Hacker News new | ask | show | jobs
by tgeery 3289 days ago
Thank you. This was an amazing explanation. I am new to SVM's but did not make the connection that margin points (observations along the margin of the hyperplane) become your support vectors. This makes a lot more sense.

And if I am following correctly, it would make sense that the final step would then be:

We would maximize the dot product of a new observation with the support vectors to determine its classification (red or blue)

1 comments

During the learning phase of the SVM, you try to find an hyperplane that maximizes the margin.

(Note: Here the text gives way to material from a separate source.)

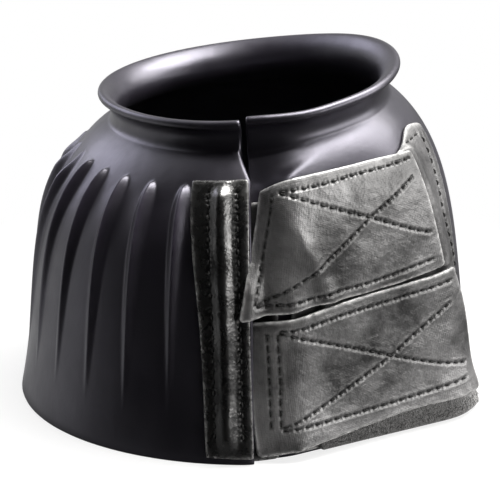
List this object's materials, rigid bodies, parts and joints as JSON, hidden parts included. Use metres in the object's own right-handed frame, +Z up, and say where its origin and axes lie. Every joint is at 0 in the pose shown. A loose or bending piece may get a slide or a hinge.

The decision function of an SVM can be written as:

  f(x) = sign(sum alpha_sv y_sv k(x, sv))
Where sum represents the sum over all support vectors "sv", "y_sv" represents the class of the sample (red=1, blue=-1, for example), "alpha_sv" is the result of the optimization in the learning phase during the learning phase (it is equal to zero for a point that is not a support vector, and is positive otherwise).

The decision function is a sum over all support vectors balanced by the "k" function (that can thus be seen a similarity function between 2 points in your kernel), the y_i will make the term positive or negative depending on the class of the support vector. You take the sign of this sum (1 -> red, -1 -> blue, in our example), and it gives you the predicted class of your sample.